At training camp she made friends with an Uzbek immigrant who enlisted in the Army to serve her adopted country, only to find that an Afghani translator screamed abuse at her friend for not dressing like a traditional Muslim; sharia compliance is alive and well among military translators. She tells how one Gitmo detainee asked to be held until the following spring, when the weather in his home country would be better. In 24,000 interrogations, only three cases of abuse have been documented, two of which involved female interrogators acting in a sexually suggestive manner during questioning. Incredibly, the International Committee of the Red Cross (ICRC) regards as abusive interrogation the practice of trained observers watching questioning behind a one-way mirror, looking for signs that the interviewee is lying.
The government discloses to detainee at trial far more information than legally required. The result: Once detainees learn of the case against them they clam up and recant prior confessions. Worse, until 2006 the military denied investigators access to information it had shared with detainees! This is even crazier than the wall between intelligence and law enforcement that was one of the causes of the strategic surprise of the 9/11 attacks.
Rotunda offers examples of stupefying legal pettifogging. Despite the president having signed a Congressionally-passed Authorization for Use of Military Force (AUMF) that covered those who aided al-Qaeda as well as members, some prosecutors argued that the Taliban, who had sheltered al-Qaeda in Afghanistan, were not within the lawful jurisdiction (power to hear a case) under the AUMF! A second argument these legal eagles adopted was that the president's lawyers drafted the AUMF, and therefore it was not a true presidential directive!! No president drafts a legal directive these days.
In applying conspiracy law to detainee trials, prosecutors required that the detainee have committed an "overt act" in furtherance of the conspiracy. This is a narrower net than cast by criminal law, in which an overt act committed by any one member of a conspiracy makes all conspirators criminally liable. Defense counsel filed numerous serial motions and then complained that their clients did not get speedy trials.
Rotunda argues (correctly) that war crimes trials should, as usually is the case, be held after the end of the conflict. Getting detainees to disclose information after they are convicted, by promising a lenient sentence, hardly works if they will still be held in detention anyway, as unlawful combatants. She suggests that the war can be considered over when all US troops fighting terror come home from overseas.
The latest development, as a New York Sun report tells us, is that at another Gitmo proceeding involving a teen terrorist who allegedly threw a grenade at US forces: A psychiatrist who told our interrogators that the detainee was lying and urged isolation of the detainee pleaded the Fifth Amendment when called by the defense to testify. The detainee later attempted suicide. (Prison is depressing, right?)
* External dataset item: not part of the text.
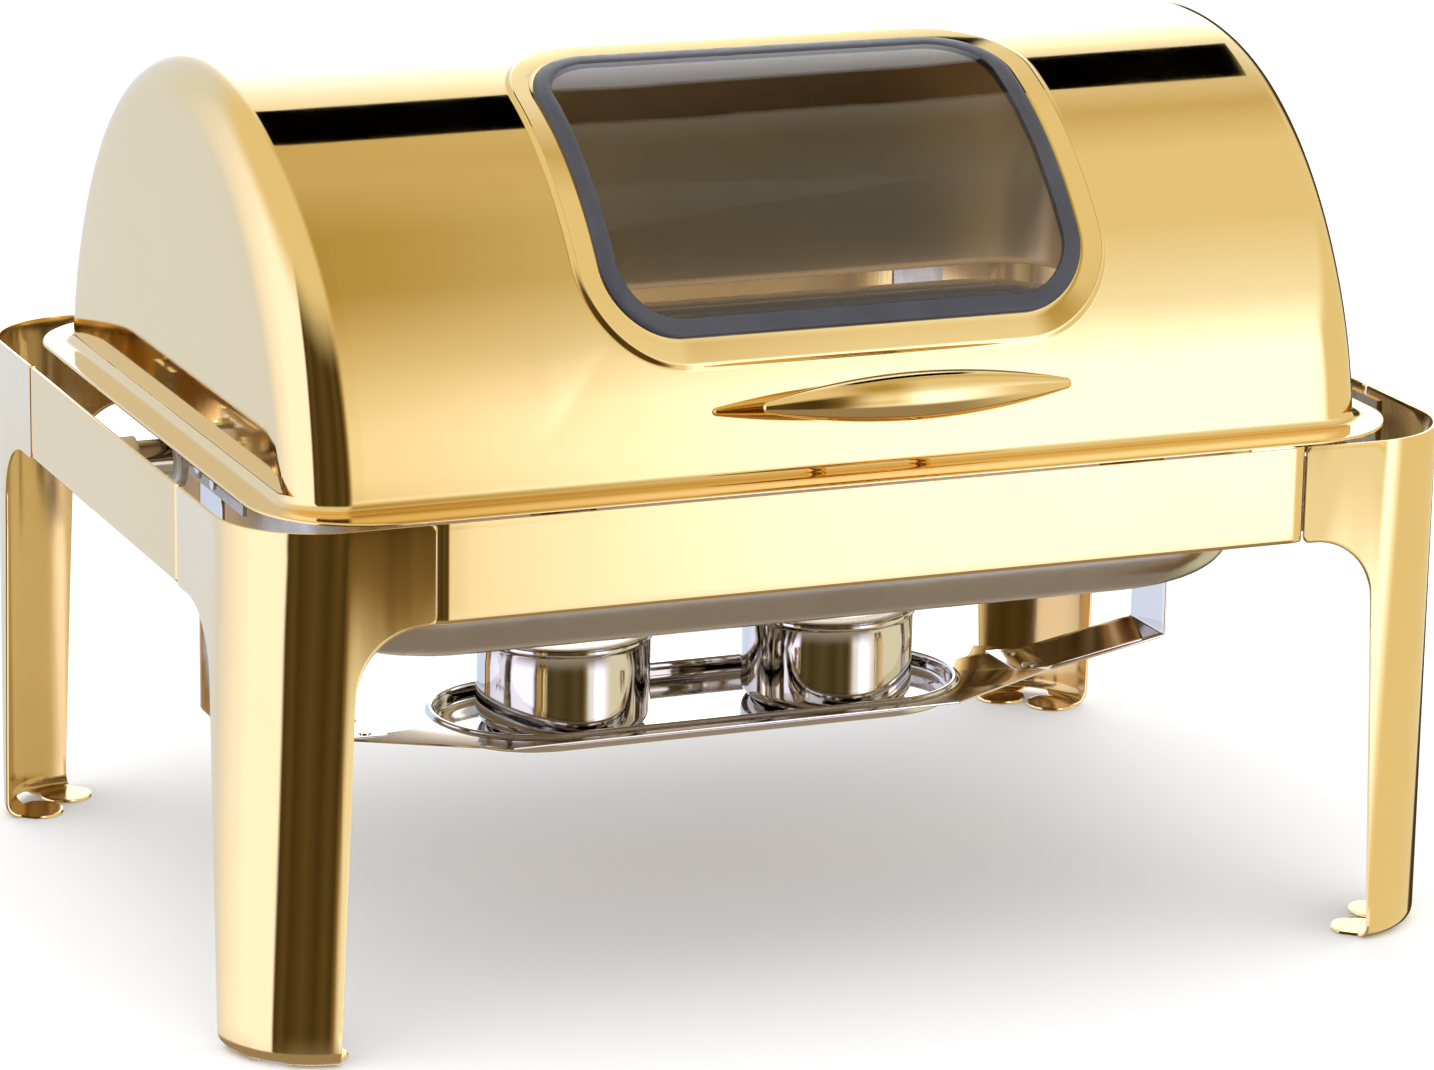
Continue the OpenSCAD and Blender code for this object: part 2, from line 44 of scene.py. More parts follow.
scene.view_settings.view_transform = "Standard"

# ---------- camera ----------

LENS_MM, SENSOR_MM = 144.8, 36
CAMERA_PLACE = (-1.0959, -2.6676, 0.9583)
CAMERA_RIGHT = (0.92523, -0.37908, 0.01627)
CAMERA_BACK = (-0.36987, -0.89155, 0.26144)


def make_camera():
    data = bpy.data.cameras.new("camera")
    data.lens = LENS_MM
    data.sensor_width = SENSOR_MM
    data.clip_end = 60
    camera = bpy.data.objects.new("camera", data)
    scene.collection.objects.link(camera)
    right = Vector(CAMERA_RIGHT).normalized()
    back = Vector(CAMERA_BACK).normalized()
    up = back.cross(right).normalized()
    right = up.cross(back)
    m = camera.matrix_world.copy()
    for i in range(3):
        m[i][0], m[i][1], m[i][2] = right[i], up[i], back[i]
    m[0][3], m[1][3], m[2][3] = CAMERA_PLACE
    camera.matrix_world = m
    scene.camera = camera


make_camera()

# ---------- materials ----------

STREAK_SCALE, STREAK_DEPTH = 90.0, 0.0004
TWIST_PIVOT, WAVE_SCALE, WAVE_LEAN = 0.11, 42.0, 0.10


class Nodes:
    """Short way to wire a node tree."""

    def __init__(self, tree):
        self.tree = tree
        tree.nodes.clear()

    def add(self, kind, **inputs):
        node = self.tree.nodes.new("ShaderNode" + kind)
        for key, value in inputs.items():
            self.put(node, key.replace("_", " "), value)
        return node

    def put(self, node, key, value):
        socket = node.inputs[int(key)] if key.isdigit() else node.inputs[key]
        if isinstance(value, bpy.types.NodeSocket):
            self.tree.links.new(value, socket)
        else:
            socket.default_value = value

    def math(self, kind, a, b):
        node = self.add("Math")
        node.operation = kind
        self.put(node, "0", a)
        self.put(node, "1", b)
        return node.outputs[0]

    def product(self, *values):
        total = values[0]
        for value in values[1:]:
            total = self.math("MULTIPLY", total, value)
        return total

    def vector(self, kind, a, b=None):
        node = self.add("VectorMath")
        node.operation = kind
        self.put(node, "0", a)
        if b is not None:
            self.put(node, "Scale" if kind == "SCALE" else "1", b)
        return node.outputs[0]

    def span(self, value, lo, hi, to=(0.0, 1.0), smooth=True):
        node = self.add("MapRange")
        node.interpolation_type = "SMOOTHSTEP" if smooth else "LINEAR"
        node.clamp = True
        for i, v in enumerate((value, lo, hi, to[0], to[1])):
            self.put(node, str(i), v)
        return node.outputs[0]

    def mix(self, factor, a, b):
        node = self.add("Mix")
        node.data_type = "RGBA"
        for i, v in ((0, factor), (6, a), (7, b)):
            plain = isinstance(v, (float, int, bpy.types.NodeSocket))
            self.put(node, str(i), v if plain else (*v[:3], 1))
        return node.outputs[2]

    def ramp(self, value, stops):
        node = self.add("ValToRGB")
        ramp = node.color_ramp
        while len(ramp.elements) < len(stops):
            ramp.elements.new(0.5)
        for element, (place, colour) in zip(ramp.elements, stops):
            element.position = place
            element.color = (*colour, 1)
        self.put(node, "0", value)
        return node.outputs[0]

    def noise(self, where, scale, stretch=(1, 1, 1), detail=3.0, rough=0.5):
        mapping = self.add("Mapping", Vector=where)
        mapping.inputs["Scale"].default_value = stretch
        node = self.add("TexNoise", Vector=mapping.outputs[0], Scale=scale, Detail=detail,
            Roughness=rough)
        return node.outputs["Fac"]


def material(name, metallic, colours, rough, streak=None, bump=0.0, spots=6.0, twist=0.0,
        **flat):
    """Principled surface: two tones in soft patches, smudged roughness, fine streaks in the bump."""
    m = bpy.data.materials.new(name)
    m.use_nodes = True
    n = Nodes(m.node_tree)
    out = n.add("OutputMaterial")
    shader = n.add("BsdfPrincipled")
    n.put(out, "Surface", shader.outputs[0])
    shader.inputs["Metallic"].default_value = metallic
    for key, value in flat.items():
        shader.inputs[key.replace("_", " ")].default_value = value
    where = n.add("TexCoord").outputs["Object"]
    patch = n.noise(where, spots, detail=4.0)
    n.put(shader, "Base Color", n.mix(n.span(patch, 0.3, 0.7), *colours))
    smudge = n.noise(where, spots * 5, stretch=(1, 1, 0.6), detail=6.0, rough=0.65)
    n.put(shader, "Roughness", n.span(smudge, 0.35, 0.75, rough, smooth=False))
    if bump:
        fine = n.noise(where, STREAK_SCALE, stretch=streak or (1, 1, 1), detail=2.0)
        height = n.add("Bump", Strength=bump, Distance=STREAK_DEPTH, Height=fine)
        if twist:
            n.put(height, "Normal", twisted(n, where, twist))
        n.put(shader, "Normal", height.outputs[0])
    return m


def twisted(n, where, twist):
    """Normal of a sheet that leans a little more to one side the lower it goes, with soft waves."""
    normal = n.add("NewGeometry").outputs["Normal"]
    across = n.vector("CROSS_PRODUCT", normal, (0, 0, 1))
    height = n.add("SeparateXYZ", Vector=where).outputs[2]
    wave = n.noise(where, WAVE_SCALE, stretch=(1, 1, 0.07), detail=2.0)
    lean = n.math("MULTIPLY", n.math("SUBTRACT", height, TWIST_PIVOT), twist)
    wobble = n.math("MULTIPLY", n.math("SUBTRACT", wave, 0.5), WAVE_LEAN)
    lean = n.math("ADD", lean, wobble)
    return n.vector("NORMALIZE", n.vector("ADD", normal, n.vector("SCALE", across, lean)))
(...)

Perhaps most depressing: For much of the world and for global media, the US is accused of having lost "the moral high ground" due to Abu Ghraib and Gitmo. The former was a set of low-grade abuses that amounted to fraternity pranks played by under-supervised dolts on the night shift. Most stories about Gitmo are simply false, but as the old saying goes, a lie travels around the world three times before the truth can put its boots on.
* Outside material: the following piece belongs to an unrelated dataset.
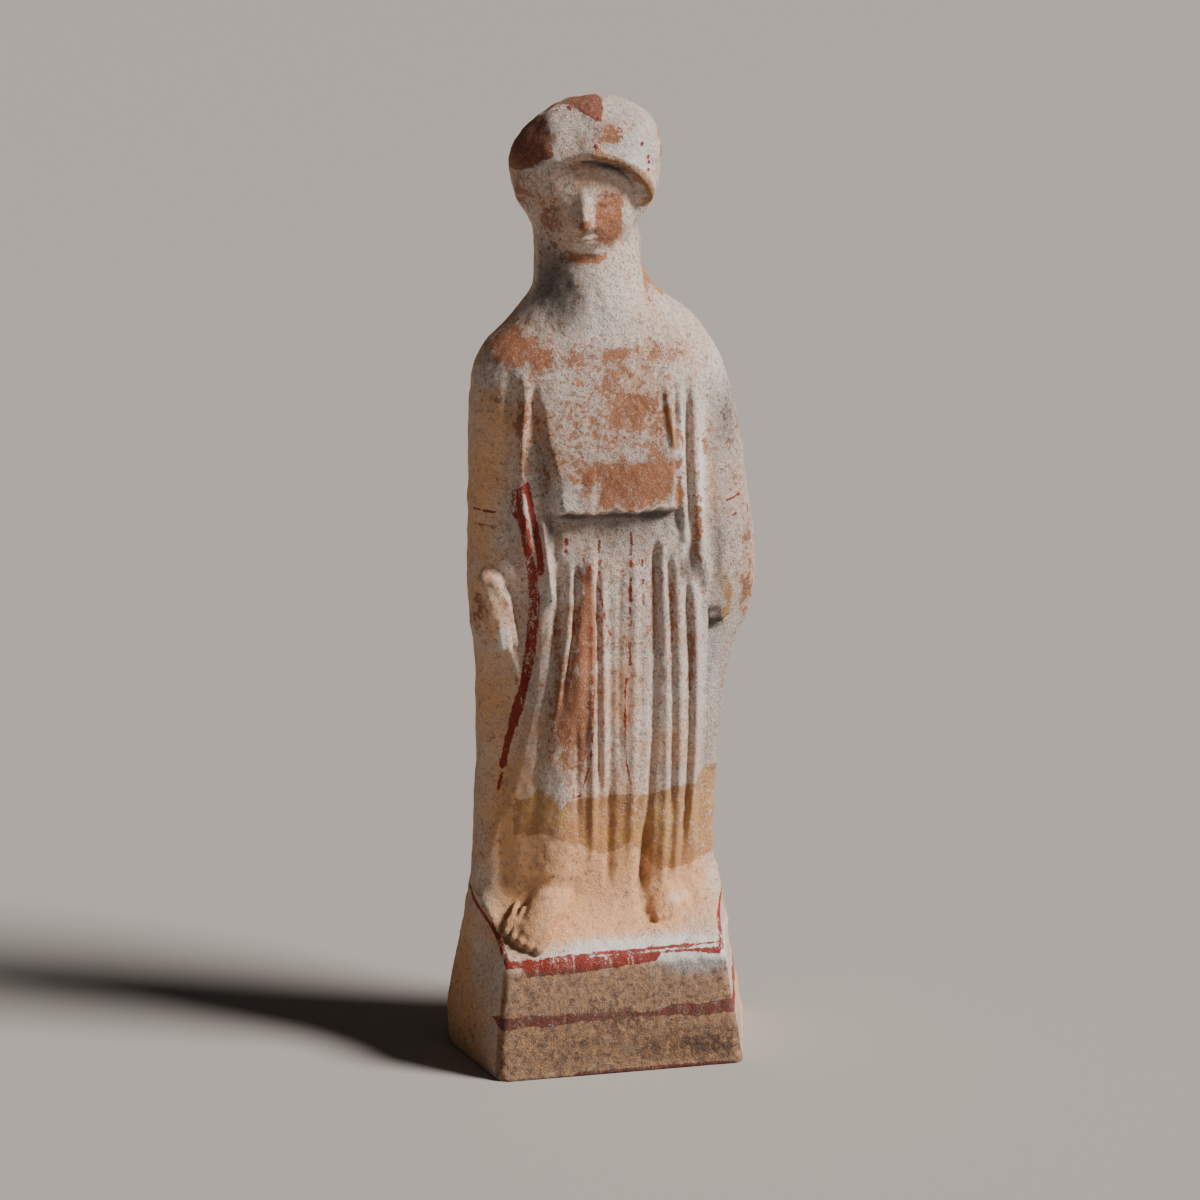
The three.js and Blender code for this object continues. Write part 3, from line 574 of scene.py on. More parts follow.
def on_plinth(c, z, inset=0):
    """Where each column meets the plinth's outline at one height, set in by the inset."""
    end = np.where(c["front"], -PLINTH_DEPTH / 2 + PLINTH_FRONT_BATTER * z + inset, PLINTH_DEPTH / 2 - inset)
    y = np.where(c["level"], end, lerp(SEAM_Y, end, c["round"]))
    middle, half = plinth_side(y, z)
    return np.stack([middle + c["across"] * (half - inset), y])


def on_body(c, h, inset=0):
    """Where each column meets the body's superellipse at one height, set in by the inset.

    The level columns spread evenly over a share of the width, and between the hem and the shoulders
    those near the middle keep their x from ring to ring. The rest share the two ends.
    """
    share, steady_half = 0.93, 32
    right, left, front, back = outline_at(np.array(float(h)))
    right, left = right + inset, left - inset
    middle, half = (left + right) / 2, (left - right) / 2
    power = np.where(c["front"], FRONT_ROUNDNESS, BACK_ROUNDNESS)
    depth = np.where(c["front"], front + inset - SEAM_Y, back - inset - SEAM_Y)
    corner = (1 - share ** power) ** (1 / power)
    u = c["across"] * share
    steady = ease(160, 145, h) * ease(0.95, 0.5, np.abs(u))
    u_level = np.clip((lerp(middle + u * half, u * steady_half, steady) - middle) / half, -share, share)
    through = np.where(c["level"], (1 - np.abs(u_level) ** power) ** (1 / power), c["round"] * corner)
    u = np.where(c["level"], u_level, np.sign(c["across"]) * (1 - through ** power) ** (1 / power))
    return np.stack([middle + u * half, SEAM_Y + through * depth])


def on_head(c, radius):
    """Points round a circle about the head's axis, one for each column."""
    return np.stack([HEAD_X - c["side"] * radius * np.cos(c["turn"]),
                     HEAD_Y - c["side"] * radius * np.sin(c["turn"])])


def ring_plan(fineness):
    """List of rings, each (axis point, spread, sink, height, aim), from the underside to the crown.

    The rays of a ring start on a short line through its axis point that reaches spread to either
    side, so that they meet the flat front squarely and fan out only round the ends.
    """
    hem = 15
    rings = [((0, SEAM_Y, 0), 24, 0, 0, lambda c: on_plinth(c, 0))]

    def rows(count):
        n = max(int(round(count * fineness)), 1)
        return (np.arange(n) + 1) / n

    for t in rows(40):
        z = t * PLINTH_HEIGHT
        rings.append(((0, SEAM_Y, z), 24, 0, z, lambda c, z=z: on_plinth(c, z)))
    for t in rows(62):
        z = PLINTH_HEIGHT + hem * t
        sink = 13 * np.sin(np.pi * (t + 0.3) / 1.6)
        aim = lambda c, t=t: lerp(on_plinth(c, PLINTH_HEIGHT), on_body(c, hem), t)
        rings.append(((0, SEAM_Y, z), lerp(24, 22, t), sink, z, aim))

    def body(count, low, high, sink=lambda t: 0):
        for t in rows(count):
            h = lerp(low, high, t)
            on_neck, on_skull = ease(150, 172, h), ease(168, 180, h)
            right, left = outline_at(np.array(float(h)))[:2]
            spread = max((left - right) / 2 - 10, 0) * (1 - on_skull)
            axis = (HEAD_X * on_neck, lerp(SEAM_Y, HEAD_Y, on_skull), PLINTH_HEIGHT + h)
            aim = lambda c, h=h, w=on_skull: lerp(on_body(c, h), on_head(c, HAIR_FRONT), w)
            rings.append((axis, min(spread, 22), sink(t), PLINTH_HEIGHT + h, aim))

    body(52, hem, 78, lambda t: 7 * (1 - t) ** 3)
    body(52, 78, 111.5)
    body(16, 111.5, 116)
    body(42, 116, 146, lambda t: 6 * t * t)
    body(38, 146, 172, lambda t: 6 * (1 - t))
    body(84, 172, CROWN, lambda t: -5 * np.sin(np.pi * t))
    for t in rows(34)[:-1]:
        rise = np.pi / 2 * t
        z = PLINTH_HEIGHT + CROWN + (TOP - CROWN) * np.sin(rise)
        axis = (HEAD_X, HEAD_Y, PLINTH_HEIGHT + CROWN)
        rings.append((axis, 0, 0, z, lambda c, r=HAIR_FRONT * np.cos(rise): on_head(c, r)))
    return rings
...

Rotunda tells how her training included watching videotapes of the brutal beheading of Wall Street Journal reporter Daniel Pearl, accomplished by using a pen-knife so that it took many minutes and maximized Pearl's horrific agony, and the stoning to death of a woman accused of adultery, an event that typically takes about 30 minutes to cause the victim's death.
Our losing the global public opinion battle happens because a pernicious double-standard is applied: We are judged by Olympian standards, higher than any ever met in human history; the terrorists are judged by sewer standards. We do not do this in our courts, but in the court of public opinion we are being judged so.
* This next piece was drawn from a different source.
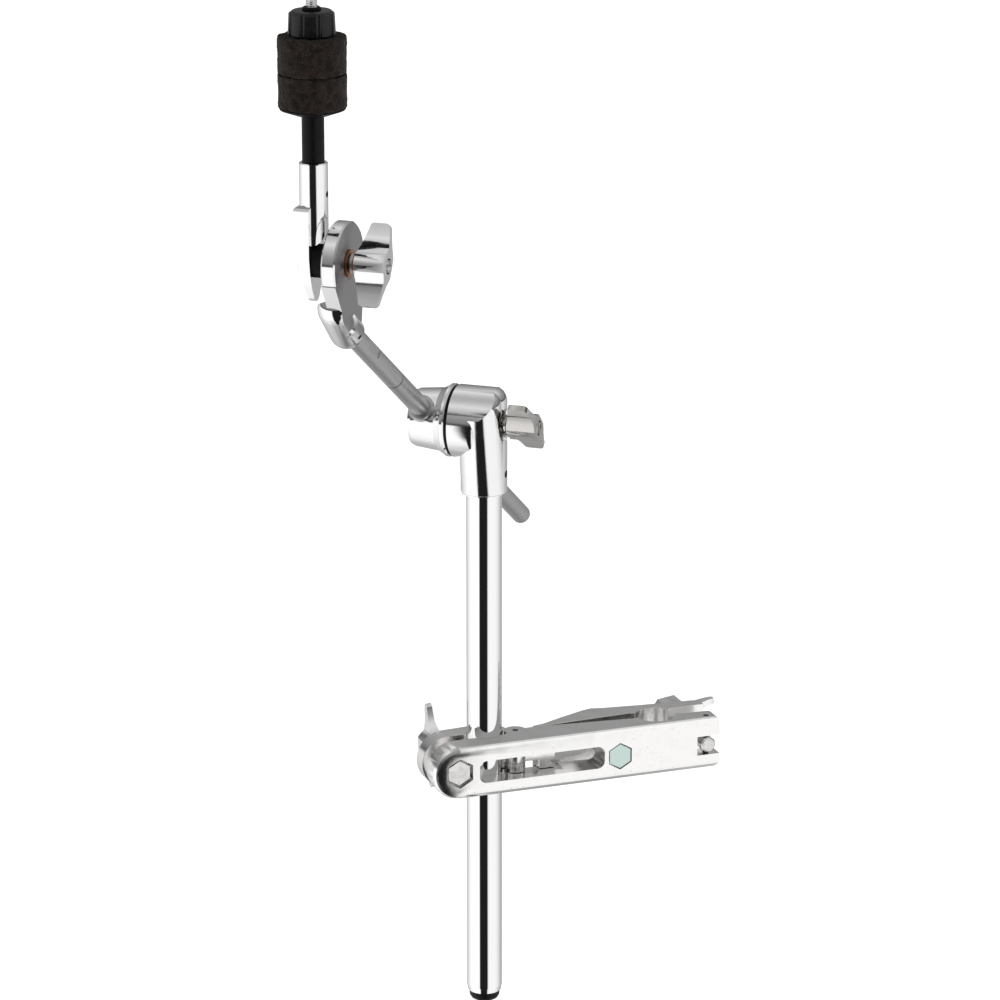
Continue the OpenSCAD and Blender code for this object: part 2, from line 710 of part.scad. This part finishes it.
// Felt washer: a thick ring with softened edges
module felt(z0, z1) {
    rotate_extrude() polygon([[sleeve_r + 0.35, z0], [felt_r - 1.6, z0], [felt_r - 0.4, z0 + 0.7],
        [felt_r, z0 + 2], [felt_r, z1 - 2], [felt_r - 0.4, z1 - 0.7], [felt_r - 1.6, z1],
        [sleeve_r + 0.35, z1]]);
}

// Felt below the cymbal
module lower_felt() {
    color([0.2, 0.16, 0.14]) post_frame() felt(felt_z0, felt_z1 - 0.1);
}

// Felt above the cymbal
module upper_felt() {
    color([0.2, 0.16, 0.14]) post_frame() felt(felt_z1, felt_z2);
}

// Threaded core of the quick nut, with its raised collar
module quick_core() {
    color("black") post_frame() rotate_extrude() polygon([[stem_r + fit, felt_z2 + 0.1],
        [8.4, felt_z2 + 0.1], [8.4, felt_z2 + 1.4], [4.7, felt_z2 + 1.4], [4.7, knob_top + 0.9],
        [4.1, knob_top + 1.6], [stem_r + fit, knob_top + 1.6]]);
}

// Fluted shell of the quick nut
module knob_shell() {
    flutes = 9;
    color([0.12, 0.12, 0.13]) post_frame() difference() {
        rotate_extrude() polygon([[4.75, felt_z2 + 1.5], [8.5, felt_z2 + 1.5],
            [8.5, felt_z2 + 0.2], [knob_r - 0.8, felt_z2 + 0.2], [knob_r, felt_z2 + 1],
            [knob_r - 0.5, knob_top - 1.6], [knob_r - 2.2, knob_top - 0.3],
            [knob_r - 4, knob_top], [4.75, knob_top]]);
        for (i = [0 : flutes - 1]) rotate([0, 0, boom_yaw + i * 360 / flutes + 17])
            translate([0, knob_r + 0.5, felt_z2 - 5]) cylinder(r = 1.9, h = 30, $fn = small_fn);
    }
}

front_arm();
holder_bolt();
stop_bolt();
stop_nut();
hinge_pin();
swing_pin();
holder_jaw();
holder_washer();
holder_wing_nut();
rear_arm();
swing_bolt();
swing_washer();
swing_wing_nut();
tube_cap();
tube();
housing();
housing_screw();
clutch_washer();
nut_seat();
boom_eye();
pull_bolt();
boom_wing_nut();
rod_bush();
boom_rod();
tilter_base();
neck_pin();
tilter_washer();
friction_hub();
tilter_top();
tilter_bolt();
tilter_wing_nut();
post_screw();
cymbal_stem();
sleeve();
felt_seat();
lower_felt();
upper_felt();
quick_core();
knob_shell();
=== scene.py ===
"""Looks of a short-boom cymbal holder: plated castings, a mirror-bright tube, a satin boom
rod, felts over a plastic sleeve and a threaded cymbal rod, in a plain white studio."""

import json
import math

import bpy
import numpy as np
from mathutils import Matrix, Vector


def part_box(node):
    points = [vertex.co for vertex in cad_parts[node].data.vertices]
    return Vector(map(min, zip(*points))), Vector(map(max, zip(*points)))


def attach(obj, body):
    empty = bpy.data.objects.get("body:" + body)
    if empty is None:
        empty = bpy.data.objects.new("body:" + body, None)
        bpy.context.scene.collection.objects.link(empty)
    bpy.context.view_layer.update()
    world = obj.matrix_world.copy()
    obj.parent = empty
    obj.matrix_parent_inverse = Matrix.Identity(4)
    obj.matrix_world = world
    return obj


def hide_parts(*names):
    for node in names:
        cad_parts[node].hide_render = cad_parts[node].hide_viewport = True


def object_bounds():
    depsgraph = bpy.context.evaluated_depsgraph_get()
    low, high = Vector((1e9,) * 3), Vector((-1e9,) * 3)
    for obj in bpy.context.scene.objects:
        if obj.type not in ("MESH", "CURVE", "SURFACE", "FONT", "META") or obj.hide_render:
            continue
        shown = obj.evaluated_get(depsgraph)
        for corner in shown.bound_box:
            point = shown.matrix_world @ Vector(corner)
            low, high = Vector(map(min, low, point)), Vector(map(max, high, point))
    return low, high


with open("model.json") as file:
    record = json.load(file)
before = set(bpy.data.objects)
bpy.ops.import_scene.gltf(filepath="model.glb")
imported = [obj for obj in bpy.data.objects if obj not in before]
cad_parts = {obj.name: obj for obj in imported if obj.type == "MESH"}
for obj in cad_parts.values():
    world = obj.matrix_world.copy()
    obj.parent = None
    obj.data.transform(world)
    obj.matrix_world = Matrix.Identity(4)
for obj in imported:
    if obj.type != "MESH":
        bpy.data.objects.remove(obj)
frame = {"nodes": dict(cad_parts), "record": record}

MM = 0.001
NODES = frame["nodes"]
BODY_OF = {n: b for b, members in frame["record"]["behaviour"]["bodies"].items() for n in members}
JOINTS = {j["name"]: j for j in frame["record"]["behaviour"]["joints"]}
JOINT_AXIS = Vector(JOINTS["tilt"]["axis"])
cad_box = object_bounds()


# ---------- camera and studio ----------

# The camera stands left of the front and looks slightly down through a long lens
VIEW_AZIMUTH = math.radians(-20)
VIEW_ELEVATION = math.radians(17)
VIEW_DISTANCE = 2.4
LENS = 163
# How far the tube stands left of the middle of the view, and how low the view is aimed
TUBE_LEFT_OF_CENTRE = 8.48 * MM
AIM_BELOW_MIDDLE = 2 * MM


def add_camera():
    """Camera at the viewing angle, aimed just beside the tube's axis, halfway up the object."""
    low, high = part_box("tube")
    middle = (cad_box[0].z + cad_box[1].z) / 2 - AIM_BELOW_MIDDLE
    a, e = VIEW_AZIMUTH, VIEW_ELEVATION
    back = Vector((math.sin(a) * math.cos(e), -math.cos(a) * math.cos(e), math.sin(e)))
    right = Vector((math.cos(a), math.sin(a), 0))
    aim = Vector(((low.x + high.x) / 2, (low.y + high.y) / 2, middle))
    data = bpy.data.cameras.new("camera")
    data.lens = LENS
    data.clip_start = 0.1
    data.clip_end = 60
    camera = bpy.data.objects.new("camera", data)
    camera.location = aim + TUBE_LEFT_OF_CENTRE * right + VIEW_DISTANCE * back
    camera.rotation_mode = "QUATERNION"
    camera.rotation_quaternion = (-back).to_track_quat("-Z", "Y")
    bpy.context.collection.objects.link(camera)
    bpy.context.scene.camera = camera


def ramp(nodes, links, factor, stops):
    """Colour ramp fed by factor; each stop is (place from 0 to 1, brightness)."""
    node = nodes.new("ShaderNodeValToRGB")
    while len(node.color_ramp.elements) > 1:
        node.color_ramp.elements.remove(node.color_ramp.elements[-1])
    first = node.color_ramp.elements[0]
    for i, (place, level) in enumerate(stops):
        stop = first if i == 0 else node.color_ramp.elements.new(place)
        stop.position = place
        stop.color = (level, level, level, 1)
    links.new(factor, node.inputs[0])
    return node.outputs[0]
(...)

In all, we ran afoul of "lawfare"--the hyper-legalization of warfare, because the administration, at the outset, failed to adopt a simple approach, in the tradition of the K.I.S.S. Rule: "Keep It Simple, Stupid!" We should never have put any detainees on trial, but simply held them. Trials are for criminals, with all due process rights, because our goal is to deprive them of their liberty, mostly as punishment. A second category, lawful combatants, are entitled to full Geneva Convention rights, and are held as detainees for the duration of the conflict; the goal is prophylactic: keeping detainees from returning to the battlefield. The third box, so to speak, is that for unlawful combatants. These can be held as detainees, as well, and do not get full Geneva rights. (Until the Supreme Court so ruled in 2004, they had no such rights; now they get some.)
By putting on trial people it intends to hold anyway--not grasping that such would be politically impossible, and seen as "bait and switch"--the administration set it self up for a fall. By saying some process was due, it fell into a trap: Giving less due process rather than more always looks bad in today's media hothouse.
Our system has all the wrong biases: it is biased towards keeping the innocent out of jail, full disclosure of information to aid a defendant at trial, and endless rounds of legal review to be sure no one is wrongly held. This is fine for criminal Justice, but terrible for terrorists. And the rules are interpreted by judges trained in modern legal thinking, tilted towards defendant, -even among military lawyers. Thus the Supreme Court this summer conferred habeas corpus rights on foreign terror suspects picked up and held overseas, a right without legal precedent in American or English history.
To be fair, though, no one could have anticipated the sustained ferocity of the campaign by an unholy trinity of lawyers, human rights activists and global media against the administration's program. Despite having offered more process than ever before given detainees by anyone, nothing is good enough. To a fearful extent this war, as former administration official Jack Goldsmith wrote, is "being lawyered to death."
Someday we may pay a horrific price for such hyper-legalist excess.